Written by Ellen Essman, Senior Research Associate

The controversy over the 2015 Waters of the United States (WOTUS) rule never really leaves the news. Case in point: last week, on May 28, 2019, the U.S. District Court for the Southern District of Texas decided to keep a preliminary injunction that prevents the enforcement of the 2015 version of the rule in Texas, Louisiana, and Mississippi, meaning that the 2015 rule does not currently apply in those states.  Meanwhile, at the end of March, the U.S. District Court for the Southern District of Ohio was not persuaded by Ohio and Tennessee to issue a preliminary injunction which would have halted the execution of the 2015 rule in those states.  All of this judicial activity is taking place while the Trump administration is working on a replacement for the Obama administration’s 2015 rule.

WOTUS background

If you’re a regular follower of the Ag Law Blog, you know we’ve written numerous updates on the WOTUS saga.  For a refresher, the WOTUS rule defines which waters are considered “waters of the United States,” and are consequently protected under the Clean Water Act. In 2015, the Obama administration promulgated its final WOTUS rule, which many agricultural groups and states felt regulated too many waters.  Needless to say, many lawsuits over the rule ensued. The Trump administration, hoping to replace the Obama-era rule, released its new proposed rule on February 14, 2019.  The comment period for the proposed rule ended on April 15, 2019.  The new rule is forthcoming, but in the meantime, due to all of the litigation, whether or not the 2015 WOTUS rule is applicable varies by state.  For an explanation of the 2015 rule and the new proposed rule, see our previous blog post here.

Judge continues to block 2015 WOTUS in Texas, Louisiana, and Mississippi…

At the end of May, Judge George C. Hanks Jr. of the U.S. District Court for the Southern District of Texas handed down a decision remanding the 2015 WOTUS rule to the EPA and Army Corps of Engineers and ordering that a previously issued preliminary injunction stay in place, meaning that the government should not implement the 2015 rule in Texas, Louisiana, and Mississippi.  While Judge Hanks declined to take up the questions raised by the plaintiffs about the constitutionality of the 2015 rule, he did determine that the agencies violated the Administrative Procedure Act (APA) at the rule’s conception.  The APA is a federal law that controls how federal agencies must go about making regulations.  Importantly, the APA dictates that agencies should give the American public notice of a proposed rule, as well as a chance to comment on a proposed rule.  In the case of Obama’s 2015 WOTUS rule, the definition of “adjacent waters” was changed from being based upon a “hydrologic connection” in the proposed rule to being based on how many feet separated the waters in the final rule. Interested parties did not have any chance to comment on the change before it was included in the final rule.  What is more, interested parties did not have the chance to comment on the final report that served as the “technical basis” for the rule.  For these reasons, Judge Hanks found that the final rule violated the APA.  As a result, he remanded the rule to the agencies to fix and left in place the preliminary injunction blocking the implementation of the rule in Texas, Louisiana, and Mississippi.

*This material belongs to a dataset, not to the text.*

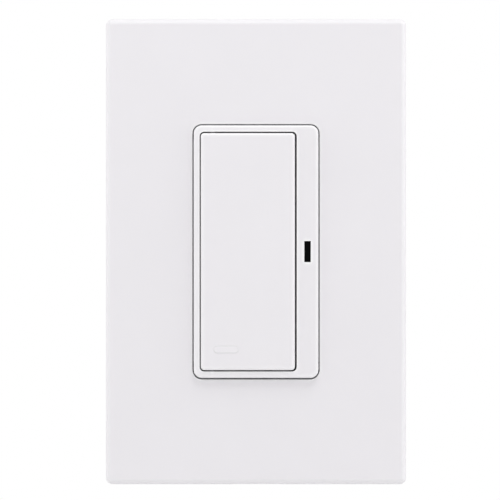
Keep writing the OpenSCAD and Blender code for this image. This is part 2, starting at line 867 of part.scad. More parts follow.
module terminal_pocket_cuts() {
    translate([recess_x, -recess_w / 2, -recess_back])
        cube([recess_depth + cut, recess_w, recess_back - recess_front]);
    for (y = [-wire_offset, wire_offset]) {
        round_post(wire_x, y, wire_hole_r, -housing_depth - cut, -recess_back + cut);
        // Funnel that leads the wire in
        translate([wire_x, y, -housing_depth - cut])
            cylinder(h = funnel_d + cut, r1 = wire_hole_r + funnel_d + cut, r2 = wire_hole_r);
    }
    translate([recess_x - terminal_tip, 0, terminal_z]) rotate([0, 90, 0])
        cylinder(h = terminal_tip + cut, r = terminal_screw_r + tip_bore_clear);
    // Slot for the terminal plate's leg
    translate([recess_x, -terminal_leg_w / 2 - leg_slot_clear, -recess_front - cut])
        cube([terminal_t + leg_slot_clear, terminal_leg_w + 2 * leg_slot_clear, pocket_wall + 2 * cut]);
}

module housing_ridges() {
    // Thin ribs that steady the housing in its box, above and below the terminals and at both ends
    ridge_back = -housing_depth + ridge_margin;
    for (along = [ridge_start : ridge_step : ridge_end])
        both_ends() both_sides()
            centred_box(side_x + ridge_proud - ridge_t / 2, along, ridge_t, ridge_w,
                        ridge_back, -ridge_margin);
    for (along = [-ridge_end_x : ridge_step : ridge_end_x])
        both_ends()
            centred_box(along, housing_h / 2 + ridge_proud - ridge_t / 2, ridge_w, ridge_t,
                        ridge_back, -ridge_margin);
}

module housing_back_cuts() {
    // Bare sunk panel, and the gauge for the length to strip a wire
    rounded_block(panel_w, panel_h, panel_r, -housing_depth - cut, -housing_depth + panel_d);
    centred_box(0, gauge_y, gauge_l, gauge_w, -housing_depth - cut, -housing_depth + gauge_d);
}

module rear_housing() {
    inner_w = housing_w - 2 * housing_wall;
    inner_h = housing_h - 2 * housing_wall;
    color("gainsboro") upright() difference() {
        union() {
            difference() {
                mirror([0, 0, 1]) soft_block(housing_w, housing_h, housing_corner_r, -strap_back,
                                             housing_depth, housing_edge_r);
                rounded_block(inner_w, inner_h, housing_inner_r, -housing_depth + housing_wall, cut);
            }
            housing_ridges();
            both_sides() terminal_pocket();
            both_ends() both_sides() {
                round_post(corner_x, corner_y, corner_tube_r,
                           -housing_depth + housing_wall / 2, strap_back);
                // Ledge under the circuit board
                centred_box(inner_w / 2 - ledge_reach / 2 + cut / 4, ledge_y, ledge_reach + cut / 2,
                            ledge_w, board_back_z - ledge_h, board_back_z);
            }
        }
        both_sides() terminal_pocket_cuts();
        housing_back_cuts();
        both_ends() both_sides() {
            round_post(corner_x, corner_y, corner_screw_r + screw_clear, -housing_depth - cut, cut);
            round_post(corner_x, corner_y, sink_r, -housing_depth - cut, -housing_depth + sink_d);
        }
    }
}

module housing_screw(x, y) {
    head_z = -housing_depth + sink_d;
    upright() translate([x, y, head_z]) rotate([180, 0, 0])
        domed_screw(corner_screw_r, strap_z - corner_tip_gap - head_z,
                    corner_head_r, corner_head_h, corner_slot_w);
}

module housing_screw_1() {
    color("silver") housing_screw(-corner_x, corner_y);
}

module housing_screw_2() {
    color("silver") housing_screw(corner_x, corner_y);
}

module housing_screw_3() {
    color("silver") housing_screw(-corner_x, -corner_y);
}

module housing_screw_4() {
    color("silver") housing_screw(corner_x, -corner_y);
}

module circuit_board() {
    color("darkgreen") upright() difference() {
        centred_box(0, 0, board_w, board_h, board_back_z, board_z);
        both_ends() both_sides()
            round_post(corner_x, corner_y, corner_tube_r + notch_clear, board_back_z - cut, board_z + cut);
    }
}

module tactile_switch_body() {
    top_z = board_z + tact_h;
    bore_z = tact_button_z - tact_button_h - tact_travel_room;
    color("dimgray") upright() difference() {
        centred_box(post_x, 0, tact_w, tact_w, board_z, top_z);
        round_post(post_x, 0, tact_button_r + tact_slide_clear, bore_z, top_z + cut);
    }
}

module tactile_switch_button() {
    color("black") upright()
        round_post(post_x, 0, tact_button_r, tact_button_z - tact_button_h, tact_button_z);
}

module indicator_led() {
    color("ivory") upright()
        centred_box(rail_x, 0, led_size[0], led_size[1], board_z, board_z + led_size[2]);
}

module radio_board() {
    color("navy") upright() centred_box(radio_x, radio_y, radio_board_size[0], radio_board_size[1],
                                        board_z, board_z + radio_board_size[2]);
}

module radio_shield() {
    // Drawn can, open towards the board
    base_z = board_z + radio_board_size[2];
    top_z = base_z + radio_shield_size[2];
    shield_y = radio_y - radio_shield_drop;
    color("silver") upright() difference() {
        centred_box(radio_x, shield_y, radio_shield_size[0], radio_shield_size[1], base_z, top_z);
        centred_box(radio_x, shield_y, radio_shield_size[0] - 2 * shield_wall,
                    radio_shield_size[1] - 2 * shield_wall, base_z - cut, top_z - shield_wall);
    }
}

module controller_chip() {
    color("black") upright()
        centred_box(controller_place[0], controller_place[1], controller_size[0], controller_size[1],
                    board_z, board_z + controller_size[2]);
}

module supply_chip() {
    color("black") upright()
        centred_box(supply_place[0], supply_place[1], supply_size[0], supply_size[1],
                    board_z, board_z + supply_size[2]);
}

module transformer_core() {
    // Two rectangular windows leave a middle limb for the coil
    color("dimgray") upright() difference() {
        centred_box(0, transformer_y, transformer_w, core_d, board_back_z - core_h, board_back_z);
        both_sides() centred_box(core_limb + core_window / 2, transformer_y, core_window, core_d + cut,
                                 board_back_z - core_h + core_yoke, board_back_z - core_yoke);
    }
}

module transformer_coil() {
    limb_w = 2 * (core_limb + coil_clear);
    outer_x = core_limb + core_window - coil_clear;
    color("goldenrod") upright() difference() {
        translate([0, transformer_y, 0])
            rounded_block(2 * outer_x, coil_d, coil_corner_r,
                          board_back_z - core_h + core_yoke + coil_clear,
                          board_back_z - core_yoke - coil_clear);
        centred_box(0, transformer_y, limb_w, core_d + 2 * coil_clear, -housing_depth, board_back_z);
    }
}

module safety_capacitor() {
    color("khaki") upright() translate([safety_cap_x, safety_cap_y, 0])
        rounded_block(safety_cap_size[0], safety_cap_size[1], safety_cap_r,
                      board_back_z - safety_cap_size[2], board_back_z);
}

module storage_capacitor() {
    color("black") upright()
        round_post(storage_cap_x, storage_cap_y, storage_cap_d / 2,
                   board_back_z - storage_cap_l, board_back_z);
}

module surge_varistor() {
    // Round disc on two leads
    drop = varistor_lead_l + varistor_r;
    color("royalblue") upright() translate([0, varistor_y, board_back_z]) {
        translate([0, 0, -drop]) rotate([90, 0, 0])
            cylinder(h = varistor_t, r = varistor_r, center = true);
        both_sides() round_post(varistor_lead_x, 0, varistor_lead_r, -drop, 0);
    }
}

module fuse_resistor() {
    // Lying barrel with its leads bent up to the circuit board
    drop = fuse_r + fuse_gap;
    span = fuse_l + 2 * fuse_lead_l;
    color("tan") upright() translate([0, fuse_y, board_back_z]) {
        translate([0, 0, -drop]) rotate([0, 90, 0]) {
            cylinder(h = fuse_l, r = fuse_r - fuse_waist, center = true);
            cylinder(h = span, r = fuse_lead_r, center = true);
            // End caps
            for (s = [-1, 1]) translate([0, 0, s * (fuse_l - fuse_cap_l) / 2])
                cylinder(h = fuse_cap_l, r = fuse_r, center = true);
        }
        both_sides() round_post(span / 2 - fuse_lead_r, 0, fuse_lead_r, -drop - fuse_lead_r, 0);
    }
}

module rectifier_bridge() {
    color("black") upright() centred_box(bridge_x, bridge_y, bridge_size[0], bridge_size[1],
                                         board_back_z - bridge_size[2], board_back_z);
}

module terminal_plate() {
    // Flat against the recess, with a tapped hole and a leg up to the circuit board
    top_z = terminal_z + terminal_plate_h / 2;
    difference() {
        union() {
            translate([recess_x, -terminal_plate_w / 2, top_z - terminal_plate_h])
                cube([terminal_t, terminal_plate_w, terminal_plate_h]);
            translate([recess_x, -terminal_leg_w / 2, top_z - cut])
                cube([terminal_t, terminal_leg_w, board_back_z - top_z + cut]);
        }
        translate([recess_x - cut, 0, terminal_z]) rotate([0, 90, 0])
            cylinder(h = terminal_t + 2 * cut, r = terminal_screw_r + screw_clear);
    }
}

module wire_clamp() {
    difference() {
        translate([clamp_x, -clamp_w / 2, terminal_z - clamp_h / 2]) cube([clamp_t, clamp_w, clamp_h]);
        translate([clamp_x - cut, 0, terminal_z]) rotate([0, 90, 0])
            cylinder(h = clamp_t + 2 * cut, r = terminal_screw_r + clamp_hole_clear);
        // Grooves that grip the wires
        for (y = [-wire_offset, wire_offset])
            translate([clamp_x, y, terminal_z - clamp_h / 2 - cut])
                cylinder(h = clamp_h + 2 * cut, r = groove_r);
    }
}

module terminal_screw() {
    length = head_x - recess_x + terminal_tip - tip_clear;
    translate([head_x, 0, terminal_z]) rotate([0, 90, 0])
        domed_screw(terminal_screw_r, length, terminal_head_r, terminal_head_h);
}

module line_terminal_plate() {
    color("goldenrod") upright() terminal_plate();
}

module line_wire_clamp() {
    color("goldenrod") upright() wire_clamp();
}

module line_terminal_screw() {
    color("goldenrod") upright() terminal_screw();
}

module neutral_terminal_plate() {
    color("silver") upright() mirror([1, 0, 0]) terminal_plate();
}

module neutral_wire_clamp() {
    color("silver") upright() mirror([1, 0, 0]) wire_clamp();
}

module neutral_terminal_screw() {
    color("silver") upright() mirror([1, 0, 0]) terminal_screw();
}

wallplate_cover();
wallplate_subplate();
subplate_screw_upper();
subplate_screw_lower();
mounting_strap();
box_screw_upper();
box_screw_lower();
screw_retainer_upper();
screw_retainer_lower();
ground_screw();
bezel_frame();
paddle();
paddle_bumper_upper();
paddle_bumper_lower();
indicator_lens();
rear_housing();
housing_screw_1();
housing_screw_2();
housing_screw_3();
housing_screw_4();
circuit_board();
tactile_switch_body();
tactile_switch_button();
indicator_led();
radio_board();
radio_shield();
controller_chip();
supply_chip();
transformer_core();
transformer_coil();
safety_capacitor();
storage_capacitor();
surge_varistor();
fuse_resistor();
rectifier_bridge();
line_terminal_plate();
line_wire_clamp();
line_terminal_screw();
neutral_terminal_plate();
neutral_wire_clamp();
neutral_terminal_screw();
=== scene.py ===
import json
import math

import bmesh
import bpy
from mathutils import Matrix, Vector

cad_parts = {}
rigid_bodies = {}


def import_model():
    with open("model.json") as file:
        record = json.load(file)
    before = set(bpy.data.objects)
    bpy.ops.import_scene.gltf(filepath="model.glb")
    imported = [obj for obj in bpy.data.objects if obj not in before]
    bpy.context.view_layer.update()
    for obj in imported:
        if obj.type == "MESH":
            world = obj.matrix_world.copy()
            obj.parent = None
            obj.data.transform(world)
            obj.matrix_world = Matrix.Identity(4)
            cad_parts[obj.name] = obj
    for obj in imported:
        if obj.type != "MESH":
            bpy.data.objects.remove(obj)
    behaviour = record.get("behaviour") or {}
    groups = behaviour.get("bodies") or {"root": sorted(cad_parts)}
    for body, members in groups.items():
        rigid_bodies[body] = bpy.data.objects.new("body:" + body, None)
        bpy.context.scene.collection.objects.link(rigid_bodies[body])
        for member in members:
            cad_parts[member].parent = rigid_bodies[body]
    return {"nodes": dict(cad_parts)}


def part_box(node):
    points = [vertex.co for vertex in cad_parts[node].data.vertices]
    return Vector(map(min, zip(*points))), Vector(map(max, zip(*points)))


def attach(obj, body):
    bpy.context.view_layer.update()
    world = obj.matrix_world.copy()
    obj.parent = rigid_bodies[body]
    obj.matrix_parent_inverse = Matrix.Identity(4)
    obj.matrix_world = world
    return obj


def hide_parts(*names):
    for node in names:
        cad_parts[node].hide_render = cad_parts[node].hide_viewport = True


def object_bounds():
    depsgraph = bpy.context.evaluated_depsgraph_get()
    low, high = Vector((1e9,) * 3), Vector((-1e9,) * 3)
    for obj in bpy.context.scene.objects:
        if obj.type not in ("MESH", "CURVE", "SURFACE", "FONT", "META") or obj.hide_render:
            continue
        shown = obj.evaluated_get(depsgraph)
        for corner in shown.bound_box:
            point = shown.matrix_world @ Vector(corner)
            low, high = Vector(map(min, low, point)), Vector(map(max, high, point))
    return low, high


bl_info = {
    "name": "Push-pad wall switch",
    "version": (1, 0, 0),
    "blender": (4, 5, 0),
    "location": "View3D > Sidebar > Wall switch",
    "description": "Dresses a packed push-pad wall switch and sets it in a plain studio",
    "category": "Object",
}

for leftover in list(bpy.data.objects):
    bpy.data.objects.remove(leftover)
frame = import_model()
cad_box = [list(corner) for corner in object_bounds()]

MM = 0.001
BODY, PAD, BUTTON = "device", "push_pad", "switch_button"


def colour_prop(name, description, value):
    """A colour that a user can change."""
    return bpy.props.FloatVectorProperty(
        name=name, description=description, default=value, size=3, min=0, max=1, subtype="COLOR"
    )


def length_prop(name, description, value):
    """A length in metres that a user can change."""
    return bpy.props.FloatProperty(
        name=name, description=description, default=value * MM, min=0, precision=5,
        subtype="DISTANCE", unit="LENGTH",
    )


def number_prop(name, description, value):
    """A plain number that a user can change."""
    return bpy.props.FloatProperty(name=name, description=description, default=value)


class SwitchSizes(bpy.types.PropertyGroup):
    """Sizes of the details that the frame leaves to the looks"""

    cover_round: length_prop("Cover edges", "Rounding of the cover's sharp edges", 0.16)
    device_round: length_prop("Device edges", "Rounding of the bezel's and pad's sharp edges", 0.1)
    metal_round: length_prop("Metal edges", "Rounding of the stamped edges", 0.12)
    housing_round: length_prop("Housing edges", "Rounding of the housing's sharp edges", 0.06)
    box_pitch: length_prop("Box screw pitch", "Thread pitch of the box and plate screws", 0.794)
    housing_pitch: length_prop("Housing screw pitch", "Thread pitch of the housing's screws", 1.06)
    terminal_pitch: length_prop("Terminal pitch", "Thread pitch of the terminal screws", 0.8)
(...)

…but 2015 WOTUS still applies in Ohio and Tennessee

A decision in the District Court for the Southern District of Ohio came to the opposite conclusion of the Texas case.  In March of this year, Judge Sargus denied the states’ motion for a preliminary injunction against carrying out the 2015 WOTUS rule.  Sargus did not agree that Ohio and Tennessee were being irreparably harmed by having to follow the 2015 rule, and therefore did not go through with what he called the “extraordinary measure” of providing the states preliminary injunctive relief.  Basically, Ohio and Tennessee were not persuasive enough in their argument, and “failed to draw the Court’s attention” to any specific harm the states faced from the 2015 rule.  Therefore, as of this writing, the 2015 WOTUS rule still applies in Ohio and Tennessee.

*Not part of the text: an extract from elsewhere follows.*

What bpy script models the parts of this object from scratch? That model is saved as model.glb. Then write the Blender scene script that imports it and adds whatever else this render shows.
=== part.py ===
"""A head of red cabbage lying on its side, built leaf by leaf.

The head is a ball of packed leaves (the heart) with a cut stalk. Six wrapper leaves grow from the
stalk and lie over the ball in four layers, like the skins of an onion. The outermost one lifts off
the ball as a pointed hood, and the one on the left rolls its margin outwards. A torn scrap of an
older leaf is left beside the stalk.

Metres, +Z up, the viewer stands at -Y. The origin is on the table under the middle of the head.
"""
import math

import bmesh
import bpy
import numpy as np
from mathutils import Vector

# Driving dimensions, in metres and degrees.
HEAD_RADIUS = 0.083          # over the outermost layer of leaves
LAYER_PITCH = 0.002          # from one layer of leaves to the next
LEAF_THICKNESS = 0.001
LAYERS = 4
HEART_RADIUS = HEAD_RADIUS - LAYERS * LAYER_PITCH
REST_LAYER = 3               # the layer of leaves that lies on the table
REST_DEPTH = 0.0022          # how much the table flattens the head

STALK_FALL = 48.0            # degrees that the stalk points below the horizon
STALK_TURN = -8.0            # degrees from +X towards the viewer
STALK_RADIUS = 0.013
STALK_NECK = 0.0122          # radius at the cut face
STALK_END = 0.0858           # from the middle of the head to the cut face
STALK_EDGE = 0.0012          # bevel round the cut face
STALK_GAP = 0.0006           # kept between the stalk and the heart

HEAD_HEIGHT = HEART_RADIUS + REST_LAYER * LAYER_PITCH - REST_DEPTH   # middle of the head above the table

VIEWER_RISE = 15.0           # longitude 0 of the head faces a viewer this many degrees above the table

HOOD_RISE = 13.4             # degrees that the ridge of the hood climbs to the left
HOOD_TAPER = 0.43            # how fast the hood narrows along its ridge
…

What regulation applies in which states?

All of these lawsuits with different outcomes beg the question: what rule is applicable in which state?  EPA has a map depicting which states must currently follow the 2015 rule, and which states instead must follow the pre-2015 definition of WOTUS.  The map has not been updated since September of 2018.  Since the last update, Colorado, Michigan, New Mexico, and Wisconsin, whose governors’ mansions flipped from red to blue in November, have pulled out of lawsuits against the 2015 rule.  These withdrawals could affect which version of WOTUS applies in these states.

Although the outcomes in the different lawsuits throughout the country presently affect which version of the WOTUS rule applies in which state, it is not clear how the rulings will ultimately affect the 2015 WOTUS rule.  The Trump administration is currently carrying out its plan to scrap the rule and replace it with new language, which may render all of the existing legal fights over the 2015 rule irrelevant.

What’s next?

The new WOTUS rule, which is expected in its final form later this year, will probably not mark the end of the WOTUS debate.  While implementation of the new rule will likely make the aforementioned lawsuits moot, it doesn’t necessarily mean we’ll be out of the woods yet.  With all the contention over this topic, it is likely lawsuits will be filed challenging the new rule, as well.  Disagreement over what makes up WOTUS might be around for as long as rivers flow.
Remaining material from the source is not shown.